Narrative, as I hear it during what I call individual ‘encounters’, and as I observe it while on the sidelines of the illness experience – is an important part of the work that I do, but narrative in the conventional sense is too restricted and culturally limited a concept to serve my overall purpose. As such I prefer to think of dialogue as being the key to my process; dialogue between myself and the subject, between myself and the responsive drawing as I create it, and between the viewer and the finished works at the public art exhibitions that serve, on a different stratum, as research ‘outputs’. Moreover, it is the dialogue that the artwork generates outside and beyond itself that is really important. This is what I call a ‘meta-dialogue’ generated in the creative transgression of objectivity. The meta-dialogue is a ‘fractured’ narrative that, drawing on abjection, becomes a form of communication that further transgresses verbal, written and even visual language, and within which the fundamental aim is to engender a viewer’s response to the subjectivity that is inevitably inherent in the artwork in the hope that this will enhance his or her awareness and understanding of the existential experience of the ‘Other’. In this way the meta-dialogue demonstrates its capacity to speak the unspeakable, to articulate suffering across social and cultural boundaries, taboo and stigma, and where the ethical role of narrative focuses on stories of personal experience that form a basis for moral reflection, the meta-dialogue holds within itself the power to influence both practice and policy.
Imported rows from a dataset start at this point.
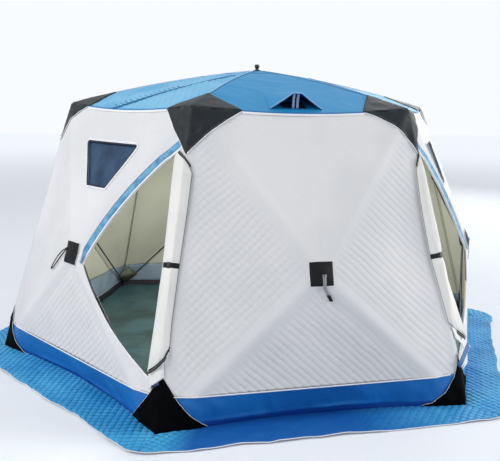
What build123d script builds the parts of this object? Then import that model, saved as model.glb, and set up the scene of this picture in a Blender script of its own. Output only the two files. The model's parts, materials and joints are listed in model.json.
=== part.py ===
import os
from math import asin, atan2, cos, degrees, pi, radians, sin, tan

from build123d import *

os.makedirs("parts", exist_ok=True)

# Plan and heights: six equal walls round the centre, the front wall facing -Y
wall_count = 6
corner_radius = 1800.0
eave_radius = 1288.0
eave_height = 1694.0
peak_height = 1942.0
ridge_arch = 28.0
eave_sag = 53.0
hub_height = 823.0
hub_bulge = 176.0

# Fabric
wall_thickness = 6.0
roof_thickness = 6.0
skirt_thickness = 5.0
mat_thickness = 3.0
patch_thickness = 2.5
clearance = 0.3

# Lower band and the skirt that lies on the ground
band_height = 190.0
band_bow = 90.0
band_end = 190.0
skirt_width = 205.0
skirt_tuck = 12.0
skirt_corner = 150.0

# Door openings, measured up the corner seam and across towards the wall hub
door_bottom = 265.0
door_top = 1530.0
door_seam_gap = 45.0
door_tip_up = 890.0
door_tip_across = 668.0
door_upper_bulge = 52.0
door_lower_bulge = 22.0
door_tip_radius = 45.0
trim_width = 62.0

# Rolled door flaps
roll_bottom = 325.0
roll_top = 1420.0
roll_width = 92.0
roll_depth = 54.0
roll_shift = 15.0
roll_stand_off = 17.0
roll_taper = 160.0
roll_end_share = 0.6
tie_height = 880.0
tie_width = 28.0
tie_thickness = 2.5

# Windows, measured up the upper panel from the wall hub
window_bottom = 430.0
window_top = 705.0
window_bottom_width = 200.0
window_top_width = 540.0
window_corner = 18.0
pane_thickness = 2.0
border_width = 25.0
border_lap = 6.0

# Poles, hubs and sockets
rod_diameter = 11.0
rod_gap = 12.0
hub_radius = 42.0
hub_depth = 40.0
hub_chamfer = 6.0
hub_bore_depth = 16.0
socket_radius = 22.0
socket_height = 34.0
socket_chamfer = 4.0
eave_socket_inset = 36.0
eave_socket_drop = 24.0
roof_hole = 24.0
roof_shoulder = 170.0
roof_middle = 600.0
cap_radius = 30.0
cap_flange = 4.0
cap_stem_radius = 9.0
cap_neck_radius = 12.0
knob_radius = 18.0
knob_height = 26.0
cap_height = 44.0

# Reinforcement patches
hub_patch_size = 132.0
eave_patch_along = 250.0
eave_patch_down = 262.0
eave_patch_up_ridge = 360.0
eave_patch_hollow = 38.0
base_patch_along = 255.0
base_patch_up = 305.0
base_patch_hollow = 40.0

# Pull strap at each wall hub
strap_width = 24.0
strap_thickness = 3.0
strap_length = 165.0
strap_stand_off = 14.0
strap_lean = 28.0

# Roof vent
vent_width = 292.0
vent_back_width = 190.0
vent_peak_width = 46.0
vent_rise = 86.0
vent_back_rise = 12.0
vent_length = 300.0
vent_mouth = 62.0
vent_shift = -31.0
vent_fabric = 3.0
vent_hole_width = 150.0
vent_hole_start = 45.0
vent_hole_length = 120.0
mesh_thickness = 1.5
strut_width = 14.0
strut_gap = 8.0
strut_thickness = 2.5
strut_setback = 14.0

# Points of the front wall: base corner, eave corner and hub, on its right-hand side
half_turn = pi / wall_count
wall_turn = 360.0 / wall_count
base_corner = Vector(corner_radius * sin(half_turn), -corner_radius * cos(half_turn), 0)
eave_corner = Vector(eave_radius * sin(half_turn), -eave_radius * cos(half_turn), eave_height)
flat_reach = -(base_corner + (eave_corner - base_corner) * (hub_height / eave_height)).Y
hub_reach = flat_reach + hub_bulge
hub_point = Vector(0, -hub_reach, hub_height)


def meeting(first, second, height):
    """The point at a height on the line where two planes meet."""
    one, two = first.z_dir, second.z_dir
    reach_one = one.dot(first.origin) - one.Z * height
    reach_two = two.dot(second.origin) - two.Z * height
    spread = one.X * two.Y - one.Y * two.X
    return Vector(
        (reach_one * two.Y - reach_two * one.Y) / spread,
        (one.X * reach_two - two.X * reach_one) / spread,
        height,
    )


def left_of(point):
    """The same point on the left-hand side of the wall."""
    return Vector(-point.X, point.Y, point.Z)


def facing(first, second, third):
    """The plane through three points, its origin at the first and its X towards the second."""
    return Plane(origin=first, x_dir=second - first, z_dir=(second - first).cross(third - first))


def flat(plane, point):
    """A point in a plane's own two coordinates."""
    local = plane.to_local_coords(point)
    return (local.X, local.Y)


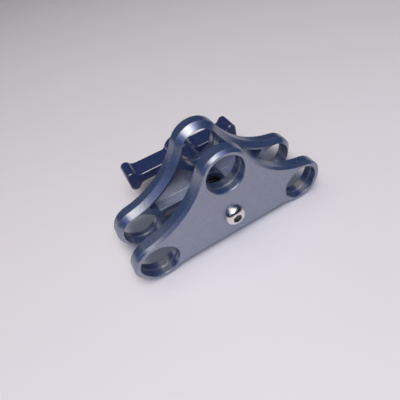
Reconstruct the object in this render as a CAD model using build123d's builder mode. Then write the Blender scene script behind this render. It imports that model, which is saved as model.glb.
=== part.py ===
from build123d import *
import os
from math import cos, hypot, pi, sin, sqrt

os.makedirs("parts", exist_ok=True)

# Triple ball clamp: two ribbed plates drawn together by one screw and a T-handle.
# Millimetres. Origin: centre of the ball held by the upper sockets, midway between the plates.
# +X runs along the plates, +Y from the front plate to the handle, +Z up.

# Ball sockets
BALL_R = 12.7  # 1 inch ball
SOCKET_SPAN = 77.5  # between the two lower socket axes
SOCKET_DROP = 29.0  # upper socket axis down to the lower ones
SOCKET_R = 9.1
SEAT_R = 9.25  # the ball's seat where it meets the inner face
SOCKET_RIM = 0.4  # chamfer at the outer face
GROOVE_R = 9.65
GROOVE_DEPTH = 3.1  # from the outer face
GROOVE_W = 1.3

# Plates
GAP = 14.2  # between the inner faces
PLATE_T = 8.3
LOBE_R = 11.8  # lobes round the sockets
WAIST_R = 42.7  # concave upper sides
BASE_RISE = 3.0  # straight lower edge above the lowest point of the lobes
BASE_BLEND_R = 10.8
OUTER_CHAMFER = 1.15
INNER_CHAMFER = 2.5

# Pockets in the inner faces
POCKET_DEPTH = 6.0
POCKET_RIM = 3.4
SOCKET_BOSS_R = 12.2
SCREW_BOSS_R = 8.4
RIB_W = 2.8
POST_W = 8.6
POCKET_CORNER_R = 1.1
POCKET_FLOOR_R = 0.8

# Clamping screw, M6 button head
SCREW_RISE = 4.3  # above the lower socket axes
SCREW_R = 3.0
SCREW_LENGTH = 55.0
SCREW_TIP = 0.7
HEAD_R = 5.2
HEAD_H = 3.3
HEAD_CROWN_R = 2.8
HEAD_EDGE = 0.5  # straight rim under the dome
HEAD_DOME_R = 3.3
HEX_AF = 4.0
HEX_DEPTH = 2.1
FIXED_CLEARANCE = 0.03
RUNNING_CLEARANCE = 0.08

# Spring between the plates
WIRE_R = 0.6
COIL_R = 5.5
RECESS_R = 6.4
RECESS_DEPTH = 1.5
CLOSED_TURNS = 1.0
ACTIVE_TURNS = 4.0
POINTS_PER_TURN = 12

# Washers
SLIP_R = 8.5
SLIP_T = 1.0
THRUST_R = 8.0
THRUST_T = 1.0
WASHER_BORE_R = 3.2

# T-handle and its threaded insert
BAR_HALF = 30.7  # screw axis to the middle of each end roll
BAR_H = 5.2
BAR_DEPTH = 11.9
BAR_STANDOFF = 20.5  # rear plate to the bar
ROLL_W = 5.6
ROLL_H = 11.3
ROLL_BLEND_R = 4.3
BAR_EDGE_R = 0.65
HUB_R = 8.0  # round swelling in the middle of the bar
HUB_BLEND_R = 2.2
NECK_R = 7.3
NECK_CHAMFER = 0.5
INSERT_R = 4.5
FLANGE_R = 5.7
FLANGE_T = 1.5
INSERT_LENGTH = 12.0
INSERT_START = 24.5
HANDLE_BORE_R = 3.3
MOUTH_CHAMFER = 0.5

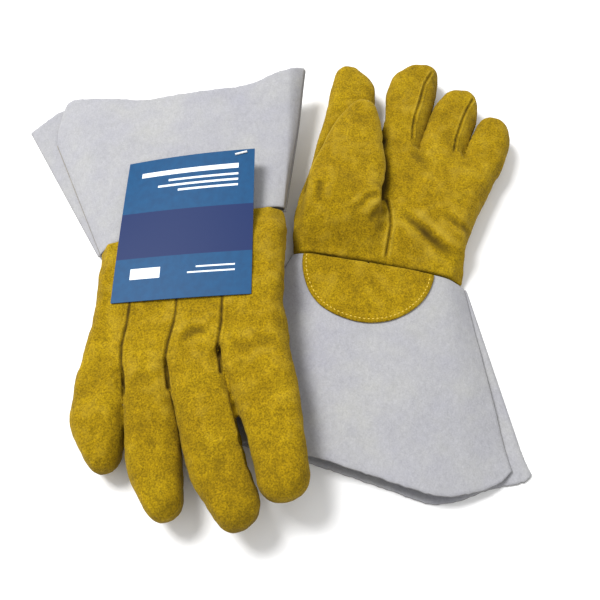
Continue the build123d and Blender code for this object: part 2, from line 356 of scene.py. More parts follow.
def digit_facts(side, matrix):
    """Pivot and centre line of each digit, from its CAD nodes."""
    facts = {}
    for digit in DIGITS:
        points = np.vstack([node_arrays(f"{side}_{digit}_{half}", matrix)[0]
                            for half in ("front", "back")])
        low, high = points[:, 1].min(), points[:, 1].max()
        base = points[points[:, 1] < low + 1.0]
        tip = points[points[:, 1] > high - 12]
        facts[digit] = dict(base=np.array([(base[:, 0].min() + base[:, 0].max()) / 2, low, 0]),
                            tip=np.array([(tip[:, 0].min() + tip[:, 0].max()) / 2, high, 0]),
                            half=np.ptp(base[:, 0]) / 2, low_z=points[:, 2].min(),
                            high_z=points[:, 2].max())
    return facts


def one_skin(solids, voxel):
    """One closed skin around solids that overlap."""
    points = np.vstack([p for p, _ in solids])
    offsets = np.cumsum([0] + [len(p) for p, _ in solids])
    faces = np.vstack([f + o for (_, f), o in zip(solids, offsets)])
    return largest_part(*modified(points, faces.tolist(), "REMESH", mode="VOXEL",
                                  voxel_size=voxel * MM))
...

To conclude, it is hopefully clear by now that the creative act, for me, goes beyond mere documentation or representation and even beyond itself in terms of the dialogical relations that it both entails and engenders. In the medical setting, as an act of empathic witness, and in accordance with Arendt’s distinction between pity and compassion, creativity demonstrates the latter through its nature as a practical response. Maybe it is compassion then that drives the work I do, but in any case this is less important than the fact that art becomes both agent and advocate of patient autonomy through its unique capacity to engage viewers’ subjective sensibilities. I understand my role in this process as going beyond Radley’s concept of ‘asymmetric relation’ between artist and ill person; it is more a complete immersion of my subjectivity into the world of ‘Others’, wherein boundaries are blurred between objective rationalism and the passionate human need to co-exist and share experience. I have no regrets over sidelining the safety of transparent rigour in my work because my focus is more on raw emotion than on refined intellect and as an artist I must take risks. I offer then no claims to objective truths, only profound insight into subjective experience that reveals its own truth whilst keeping open the avenues of exploration.

Artists are like philosophers. What little health they possess is often too fragile, not because of their illnesses or neuroses but because they have seen something in life that is too much for anyone, too much for themselves, and that has put on them the quiet mark of death.